Eu, se pudesse fazer isso, no segundo grau, assistiria a muitas, muitas mais aulas de História.
Mas não assistiria a menos aulas de química, porque era bom olhar para a professora.
É isso. Quando se dá o casamento entre o interesse do aluno e a competência do professor, é a glória.
Na faculdade, essa união é mais frequente exatamente porque o aluno pode escolher.
Comigo e com dezenas, talvez centenas, não duvido que milhares de estudantes de Jornalismo ocorreu essa pororoca pedagógica. Graças a um professor especial chamado Marques Leonam.
O Leonam é do Alegrete, criado no fundo do campo. A primeira vez que ele saiu da campanha foi aos sete anos de idade, para ir à escola. Chegou lá, viu toda aquela gente e se assustou. Achou que havia perdido a sua liberdade.
Quando o Leonam me contou essa história, entendi um pouco de quem ele é. Aquela liberdade antiga, que conheceu nas coxilhas do Alegrete, ainda é e sempre será, um anseio de sua alma. O Leonam passa a vida a procurar a velha liberdade de guri.

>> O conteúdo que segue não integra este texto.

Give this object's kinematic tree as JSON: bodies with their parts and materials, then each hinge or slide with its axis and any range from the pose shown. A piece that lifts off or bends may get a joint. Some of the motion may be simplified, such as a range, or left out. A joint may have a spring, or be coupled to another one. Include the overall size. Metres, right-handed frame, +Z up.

Pela liberdade, tornou-se repórter. Trabalhou durante 20 anos na Folha da Tarde. Então, cansou-se dos vícios e das limitações da redação e, pela liberdade, foi ser professor da Famecos.
O jornalismo perdeu um ótimo repórter. E ganhou as dezenas ou centenas ou milhares que citei acima. Porque o Leonam, mais do que ensinar lides e técnicas jornalísticas, ensinava aos alunos o que significa ser repórter.
– O repórter tem que ter o mau hálito da fome – dizia, e nos mostrava a beleza que existe tanto em incomodar os poderosos quanto em fazer uma pauta de uma exposição de flores.
A gente assistia às aulas do Leonam e saía com vontade de pegar um bloco e uma caneta e, com eles, mudar o mundo.
O Leonam transformou a mim e a muitos outros em repórteres românticos. Fez com que amássemos o que fazemos. Não é pouco. Quem ama o que faz em geral é uma pessoa feliz. Quer dizer: o Leonam proporcionou vidas felizes a várias pessoas. Uma façanha. Uma realização. Quando a sabedoria do professor encontra o interesse do aluno, eles viverão felizes para sempre.